Fallen, by Lauren Kate
Grade 8 Up—Luce must spend her senior year at reform school after her boyfriend dies in a mysterious fire. She suspects that the dark shadows that have tormented her all her life had something to do with it. When she meets supernaturally gorgeous Daniel, she feels a familiar longing, making her believe they have met before. Although Cam is clearly interested in her, Luce only wants Daniel, who runs both hot and cold. He tries to keep Luce at a distance, telling her that the truth would kill her as it has many times before. The first chapter is gripping and foreshadows the supernatural elements to come. The plot revolves around lovers who find one another, only to lose one another over and over again in a story that spans centuries. Instead of vampires, though, these are fallen angels.

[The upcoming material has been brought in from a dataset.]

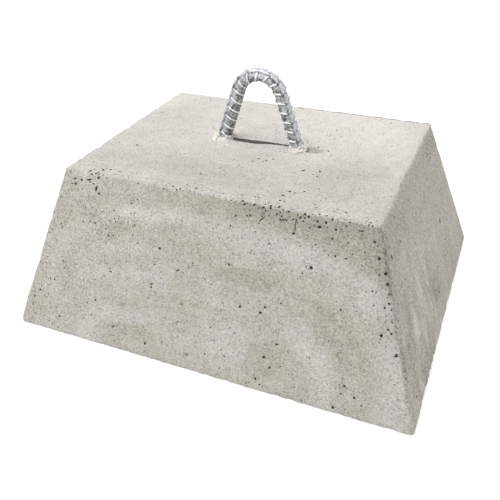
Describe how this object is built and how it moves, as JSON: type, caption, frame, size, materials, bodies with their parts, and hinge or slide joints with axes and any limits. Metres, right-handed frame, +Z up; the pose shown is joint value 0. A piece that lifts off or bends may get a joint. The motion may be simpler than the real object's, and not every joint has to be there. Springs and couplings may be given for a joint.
{
  "type": "precast concrete ballast block",
  "caption": "Concrete ballast block shaped as a truncated pyramid, with a lifting loop of ribbed bar cast into its flat top and a light reinforcing mat inside.",
  "frame": {"origin": "centre of the base face, on the ground", "axes": "+X along the base's long side, +Y along its short side towards the loop's setback, +Z up"},
  "size_m": [0.4, 0.327, 0.23],
  "materials": {
    "concrete": "matt",
    "galvanised_bar": "dull galvanised",
    "mat_steel": "as rolled",
    "tie_wire": "annealed",
    "spacer_mortar": "matt"
  },
  "bodies": {
    "root": {"concrete_block": "concrete", "lifting_loop": "galvanised_bar", "mat_long_bar_front": "mat_steel", "mat_long_bar_rear": "mat_steel", "mat_cross_bar_left_end": "mat_steel", "mat_cross_bar_left": "mat_steel", "mat_cross_bar_right": "mat_steel", "mat_cross_bar_right_end": "mat_steel", "tie_wire_left_end_front": "tie_wire", "tie_wire_left_end_rear": "tie_wire", "tie_wire_left_front": "tie_wire", "tie_wire_left_rear": "tie_wire", "tie_wire_right_front": "tie_wire", "tie_wire_right_rear": "tie_wire", "tie_wire_right_end_front": "tie_wire", "tie_wire_right_end_rear": "tie_wire", "loop_tie_left": "tie_wire", "loop_tie_right": "tie_wire", "cover_spacer_left_front": "spacer_mortar", "cover_spacer_left_rear": "spacer_mortar", "cover_spacer_right_front": "spacer_mortar", "cover_spacer_right_rear": "spacer_mortar"}
  },
  "joints": []
}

Beauty Queens, by Libba Bray
A small group of Miss Teen Dream beauty contestants survive a plane crash and find themselves without their coaches, parents, or Corporation products, stranded on an island. Miss Texas takes charge and attempts to organize the group. She’s a hardcore pageant girl and even after the crash, she has her eyes on the prize. Mixed in with the survivors is Miss New Hampshire, Adina. She is a journalist at her high school and signed up for the pageant as part of an elaborate scheme to expose it for the shallow, sexist event that it is. As the book goes on, we begin to discover the secrets and dreams of all the other girls on the island. None of them are just “pretty girls”. Each of them has a life and decisions that has brought them to this point. And they will have to find their strength to survive what the island is about to throw at them.